__Records for the exercise__.

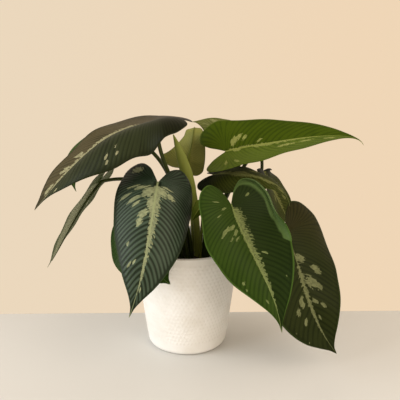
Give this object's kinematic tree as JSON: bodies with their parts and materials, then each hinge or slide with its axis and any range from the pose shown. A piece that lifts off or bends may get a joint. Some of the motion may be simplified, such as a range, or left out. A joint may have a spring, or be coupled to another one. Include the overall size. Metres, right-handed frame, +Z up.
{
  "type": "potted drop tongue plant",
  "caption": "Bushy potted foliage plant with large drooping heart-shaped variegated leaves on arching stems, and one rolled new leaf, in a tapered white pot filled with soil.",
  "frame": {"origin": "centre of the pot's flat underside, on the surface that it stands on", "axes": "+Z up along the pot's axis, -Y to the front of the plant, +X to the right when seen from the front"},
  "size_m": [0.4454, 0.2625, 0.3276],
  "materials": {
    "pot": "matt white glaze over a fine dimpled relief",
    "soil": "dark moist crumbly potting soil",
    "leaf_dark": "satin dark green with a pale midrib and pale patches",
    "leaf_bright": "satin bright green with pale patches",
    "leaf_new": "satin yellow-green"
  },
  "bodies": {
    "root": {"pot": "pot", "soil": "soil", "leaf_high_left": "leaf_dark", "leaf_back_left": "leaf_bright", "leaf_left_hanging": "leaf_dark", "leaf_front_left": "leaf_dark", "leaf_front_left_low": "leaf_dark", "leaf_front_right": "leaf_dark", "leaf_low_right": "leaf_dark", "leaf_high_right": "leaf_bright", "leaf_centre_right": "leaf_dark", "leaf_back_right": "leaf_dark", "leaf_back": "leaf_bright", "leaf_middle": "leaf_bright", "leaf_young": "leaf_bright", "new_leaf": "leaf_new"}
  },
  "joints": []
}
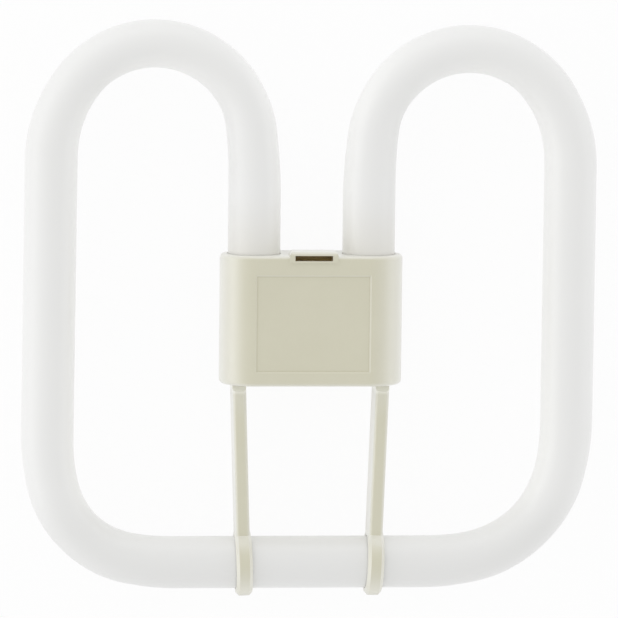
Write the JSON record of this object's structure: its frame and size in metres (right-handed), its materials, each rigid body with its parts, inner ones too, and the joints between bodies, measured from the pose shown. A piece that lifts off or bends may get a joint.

__Requirement__. Write out every line exactly as it stands.

__Result below__.
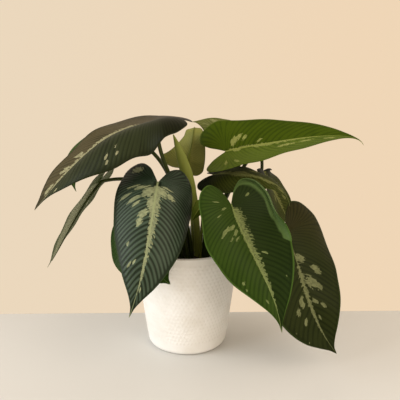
Give this object's kinematic tree as JSON: bodies with their parts and materials, then each hinge or slide with its axis and any range from the pose shown. A piece that lifts off or bends may get a joint. Some of the motion may be simplified, such as a range, or left out. A joint may have a spring, or be coupled to another one. Include the overall size. Metres, right-handed frame, +Z up.
{
  "type": "potted drop tongue plant",
  "caption": "Bushy potted foliage plant with large drooping heart-shaped variegated leaves on arching stems, and one rolled new leaf, in a tapered white pot filled with soil.",
  "frame": {"origin": "centre of the pot's flat underside, on the surface that it stands on", "axes": "+Z up along the pot's axis, -Y to the front of the plant, +X to the right when seen from the front"},
  "size_m": [0.4454, 0.2625, 0.3276],
  "materials": {
    "pot": "matt white glaze over a fine dimpled relief",
    "soil": "dark moist crumbly potting soil",
    "leaf_dark": "satin dark green with a pale midrib and pale patches",
    "leaf_bright": "satin bright green with pale patches",
    "leaf_new": "satin yellow-green"
  },
  "bodies": {
    "root": {"pot": "pot", "soil": "soil", "leaf_high_left": "leaf_dark", "leaf_back_left": "leaf_bright", "leaf_left_hanging": "leaf_dark", "leaf_front_left": "leaf_dark", "leaf_front_left_low": "leaf_dark", "leaf_front_right": "leaf_dark", "leaf_low_right": "leaf_dark", "leaf_high_right": "leaf_bright", "leaf_centre_right": "leaf_dark", "leaf_back_right": "leaf_dark", "leaf_back": "leaf_bright", "leaf_middle": "leaf_bright", "leaf_young": "leaf_bright", "new_leaf": "leaf_new"}
  },
  "joints": []
}
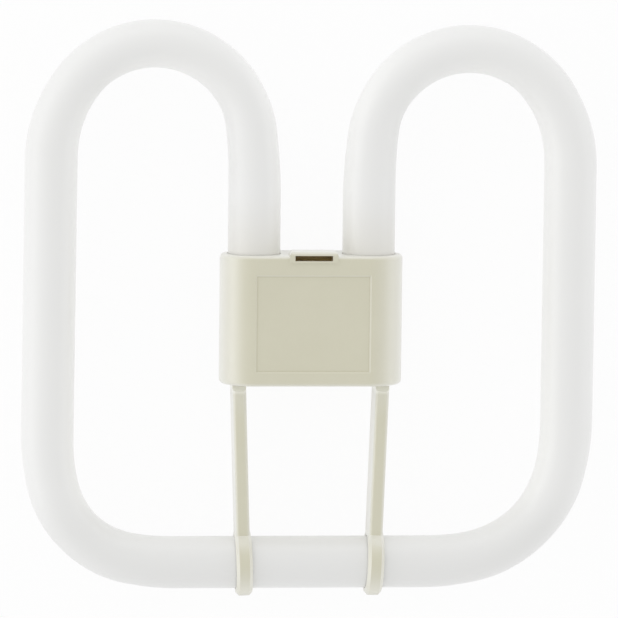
Write the JSON record of this object's structure: its frame and size in metres (right-handed), its materials, each rigid body with its parts, inner ones too, and the joints between bodies, measured from the pose shown. A piece that lifts off or bends may get a joint.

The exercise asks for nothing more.